The listing below contains a span that opens with the line containing "(round(v, 4) if" and closes with the line containing "for node in". Return that span exactly.

▸ DATA PROVIDED:
***

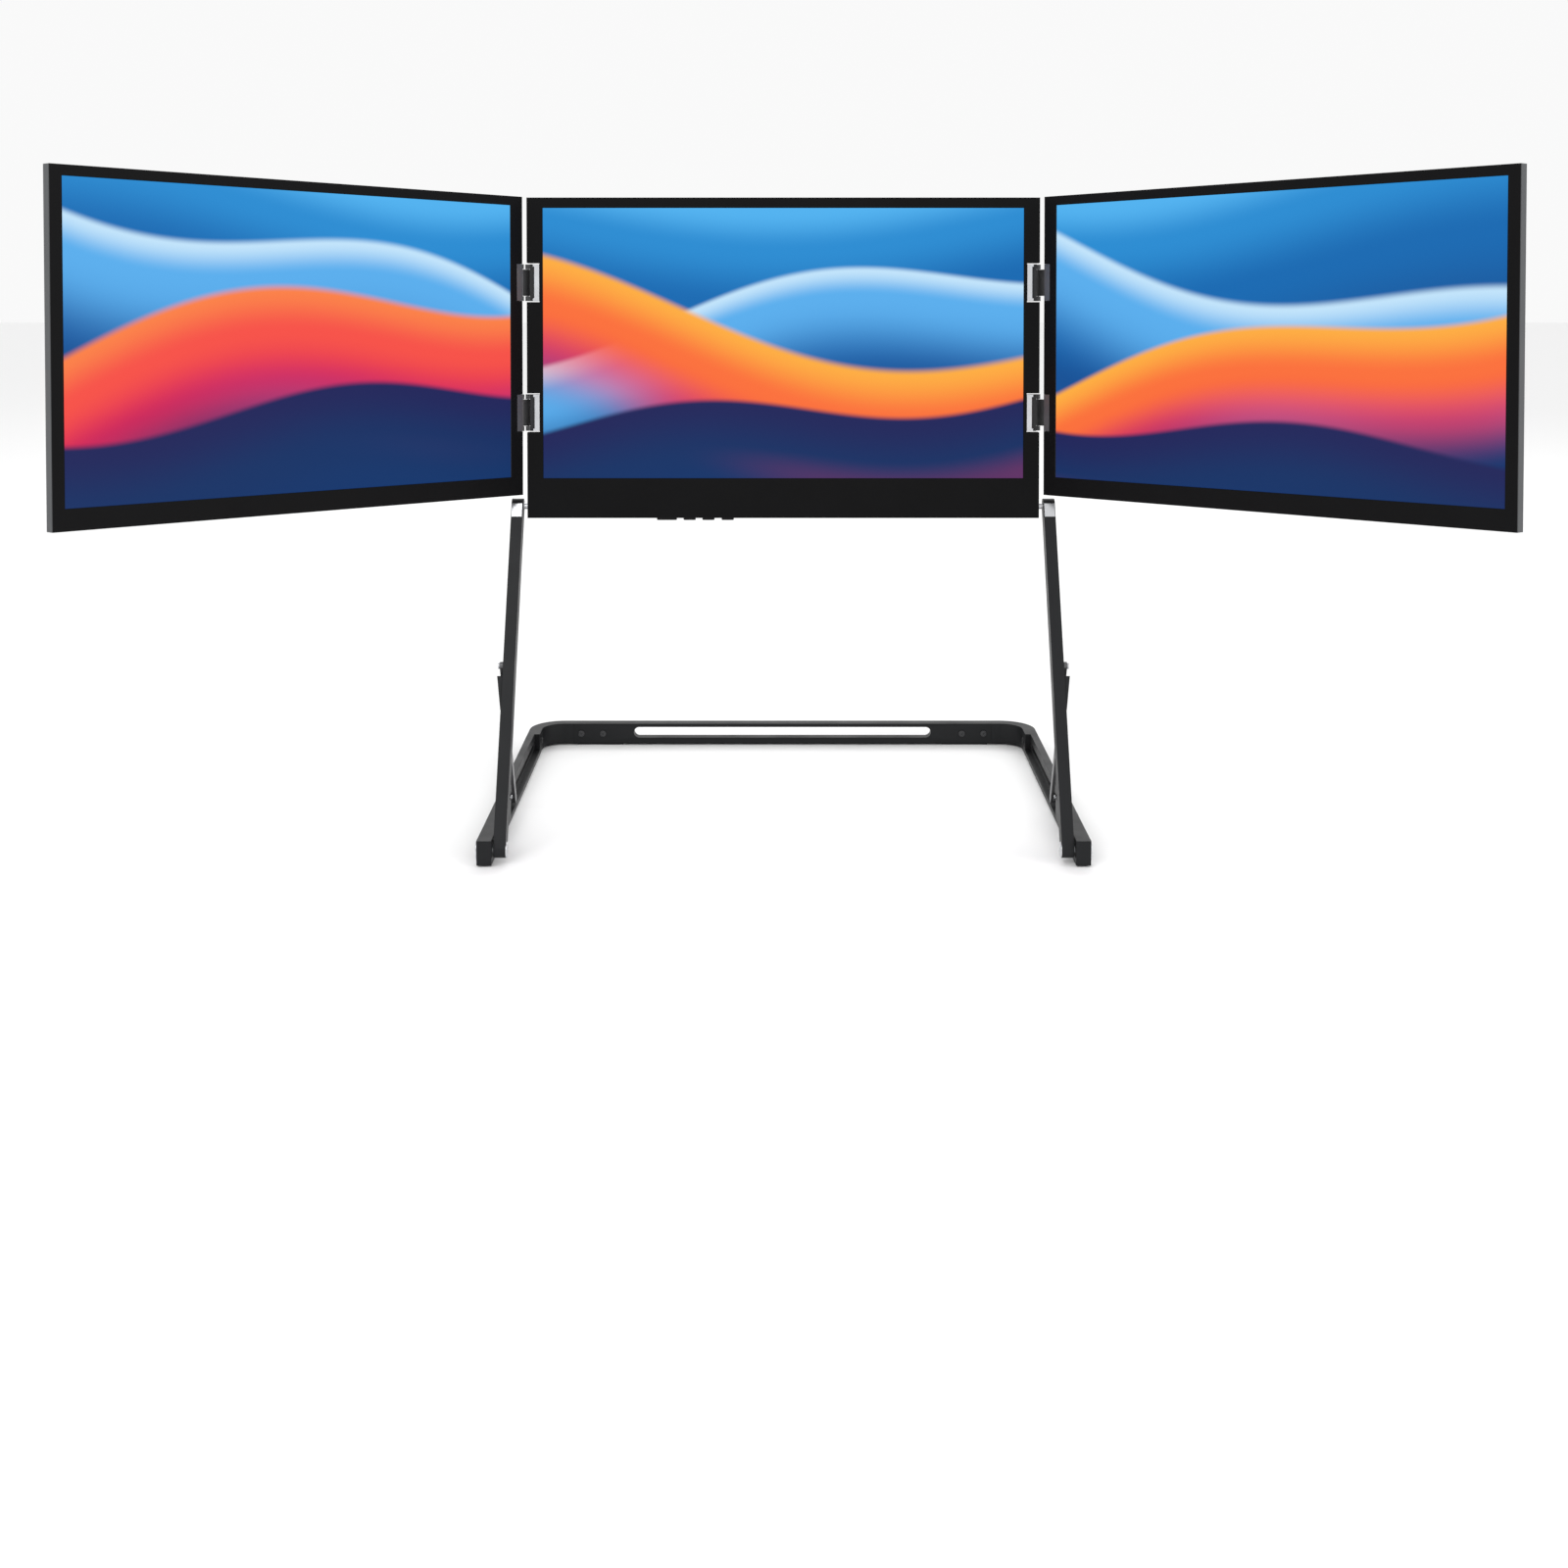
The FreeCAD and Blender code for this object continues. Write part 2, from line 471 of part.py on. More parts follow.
# -------------------------------------------------------------- side screens
for side in ("left", "right"):
    g = GEO[side]
    sg, W, c = g["sg"], g["wing"], g["deep_b"]

    def w(p0, p1, q0, dq, z0, h, wide=None):
        return box((wide or (p1 - p0), dq, h), (p0 if sg > 0 else -p1, q0, z0))

    # links between the two pins of each hinge
    links = []
    for zc in (V["hinge_hi"], V["hinge_lo"]):
        lb = bar_body("hinge_link_" + side, side + "_link", "hinge_r", "link_h", "hinge_pin_r+run")
        ang = g["angle"] if sg > 0 else 180.0 - g["angle"]
        lb.Placement = PLC(V3(g["a"].x, g["a"].y, zc - V["link_h"] / 2), ROT(V3(0, 0, 1), ang))
        links.append(lb)
    node("hinge_links_" + side, group(*links), SCREEN)

    rec = []
    for zc in ("hinge_hi", "hinge_lo"):
        rec.append(w(-2.0, 4.7, -3.0, 4.3, zc + "-hinge_h/2-0.1", "hinge_h+0.2"))
        rec.append(w(-2.0, 1.3, -3.0, 12.0, zc + "-hinge_h/2-0.1", "hinge_h+0.2"))
    body = w(0.0, V["wing_w"], "wing_face", "wing_t-wing_face", "wing_low", "wing_h", "wing_w")
    hole = w(8.6, V["wing_w"] - 1.6, "wing_face", "wing_t-wing_face-1.0", "wing_low+1.6", "wing_h-3.2", "wing_w-10.2")
    wscrew = [(12.0, 12.0), (315.0, 12.0), (12.0, 195.0), (315.0, 195.0)]
    wb = [cyl(2.2, 2.0, (sg * x, "wing_t-0.6", z), "y") for x, z in wscrew]
    node(side + "_rear_shell", cut(body, hole, *(rec + wb)), W)
    node(side + "_shell_screws", group(*[cyl(2.1, 0.45, (sg * x, "wing_t-0.6", z), "y") for x, z in wscrew]), W)
    rec2 = [w(-2.0, 4.7, -3.0, 8.0, zc + "-hinge_h/2-0.1", "hinge_h+0.2") for zc in ("hinge_hi", "hinge_lo")]
    face = w(0.0, V["wing_w"], 0.0, "wing_face", "wing_low", "wing_h", "wing_w")
    win = w(V["wing_edge"], V["wing_edge"] + V["view_w"], -5.0, 10.0, "wing_low+wing_foot", "view_h", "view_w")
    node(side + "_front_frame", cut(face, win, *rec2), W)
    node(side + "_lcd_panel", w(9.2, 320.7, "wing_face", 1.2, "wing_low+wing_foot-0.8", "view_h+1.6"), W)
    node(side + "_backlight", w(9.4, 320.5, "wing_face+1.3", 1.6, "wing_low+wing_foot-0.6", "view_h+1.2"), W)
    node(side + "_driver_board", w(96.0, 236.0, 1.2, 1.0, "wing_low+2.2", 8.4), W)

    lv, pn = [], []
    for zc in ("hinge_hi", "hinge_lo"):
        lo, hi = zc + "-hinge_h/2", zc + "+hinge_h/2-3"
        deep = min(2.0, V["wing_t"] - (c - 1.0))
        solid = fuse(
            w(0.0, 4.6, 0.0, 1.2, lo, "hinge_h"),
            w(0.0, 1.2, 0.0, c + min(1.0, V["wing_t"] - c), lo, "hinge_h"),
            w(-PIN_OUT, 0.6, c - 1.0, deep, lo, 3.0),
            w(-PIN_OUT, 0.6, c - 1.0, deep, hi, 3.0),
            cyl("hinge_r", 3.0, (-sg * PIN_OUT, c, lo)),
            cyl("hinge_r", 3.0, (-sg * PIN_OUT, c, hi)),
        )
        lv.append(cut(solid, cyl("hinge_pin_r", 40.0, (-sg * PIN_OUT, c, zc + "-20"))))
        pn.append(cyl("hinge_pin_r", "hinge_h", (-sg * PIN_OUT, c, lo)))
    node(side + "_hinge_leaves", group(*lv), W)
    node(side + "_hinge_pins", group(*pn), W)

# ------------------------------------------------------------------- checks
doc.recompute()
bad = [o.Name for o in doc.Objects if "Invalid" in o.State or "Error" in o.State]
if bad:
    raise SystemExit("failed objects: " + ", ".join(bad))
for label, obj in NODES:
    if obj.Shape.isNull() or not obj.Shape.isValid() or not obj.Shape.Solids:
        raise SystemExit("bad shape: " + label)

os.makedirs("parts", exist_ok=True)
low = [1e9] * 3
high = [-1e9] * 3
for label, obj in NODES:
    bb = obj.Shape.BoundBox
    low = [min(a, b) for a, b in zip(low, (bb.XMin, bb.YMin, bb.ZMin))]
    high = [max(a, b) for a, b in zip(high, (bb.XMax, bb.YMax, bb.ZMax))]
    obj.Shape.exportStep("parts/%s.step" % label)
    print("%-24s solids %d volume %.1f box %s" % (label, len(obj.Shape.Solids), obj.Shape.Volume,
          [round(v, 1) for v in (bb.XMin, bb.XMax, bb.YMin, bb.YMax, bb.ZMin, bb.ZMax)]))
print("nodes", len(NODES), "low", low, "high", high, "middle y", (low[1] + high[1]) / 2)
print("TILT", TILT, "pivot", PIVOT, "strut down", strut_down, "foot", foot_y)
for side in GEO:
    g = GEO[side]
    print(side, {k: (round(v, 4) if isinstance(v, float) else v) for k, v in g.items()},
          "A", SCREEN.multVec(g["a"]), "B", SCREEN.multVec(g["b"]))
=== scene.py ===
# Looks for the folding triple-screen stand. Metres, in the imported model's frame.
import json
import math

import bmesh
import bpy
from mathutils import Matrix, Vector


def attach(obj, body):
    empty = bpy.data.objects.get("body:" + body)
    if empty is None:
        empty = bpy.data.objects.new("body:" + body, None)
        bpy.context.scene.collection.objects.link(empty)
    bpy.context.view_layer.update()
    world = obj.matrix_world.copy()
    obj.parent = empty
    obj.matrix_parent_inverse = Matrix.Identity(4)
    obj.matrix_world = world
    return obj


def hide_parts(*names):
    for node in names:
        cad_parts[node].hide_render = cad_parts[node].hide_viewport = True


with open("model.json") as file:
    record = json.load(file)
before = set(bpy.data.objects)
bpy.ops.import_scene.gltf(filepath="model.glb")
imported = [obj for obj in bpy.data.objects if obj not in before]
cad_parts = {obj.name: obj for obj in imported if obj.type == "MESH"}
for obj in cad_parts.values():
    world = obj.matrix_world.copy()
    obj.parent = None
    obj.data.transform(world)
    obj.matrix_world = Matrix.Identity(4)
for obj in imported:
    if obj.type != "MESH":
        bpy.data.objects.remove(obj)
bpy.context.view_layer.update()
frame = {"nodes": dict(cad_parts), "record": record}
NODES = frame["nodes"]

# ------------------------------------------------------------------ frames
LEAN = math.radians(3.5)
FAN = math.radians(49.3)
TILT = Vector((0.0, 0.03738469, 0.20364238))
SCREEN = Matrix.Translation(TILT) @ Matrix.Rotation(-LEAN, 4, "X") @ Matrix.Translation((0, -0.0045, 0))
EDGE_Y = {-1: -0.000609954, 1: -0.000744}


def wing(sg):
    return SCREEN @ Matrix.Translation((sg * 0.1679, EDGE_Y[sg], 0)) @ Matrix.Rotation(-sg * FAN, 4, "Z")


LEG = Matrix.Translation((0, -0.0642, 0.0085)) @ Matrix.Rotation(math.radians(62.5), 4, "X")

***

▸ THE RESULT:
    print(side, {k: (round(v, 4) if isinstance(v, float) else v) for k, v in g.items()},
          "A", SCREEN.multVec(g["a"]), "B", SCREEN.multVec(g["b"]))
=== scene.py ===
# Looks for the folding triple-screen stand. Metres, in the imported model's frame.
import json
import math

import bmesh
import bpy
from mathutils import Matrix, Vector


def attach(obj, body):
    empty = bpy.data.objects.get("body:" + body)
    if empty is None:
        empty = bpy.data.objects.new("body:" + body, None)
        bpy.context.scene.collection.objects.link(empty)
    bpy.context.view_layer.update()
    world = obj.matrix_world.copy()
    obj.parent = empty
    obj.matrix_parent_inverse = Matrix.Identity(4)
    obj.matrix_world = world
    return obj


def hide_parts(*names):
    for node in names:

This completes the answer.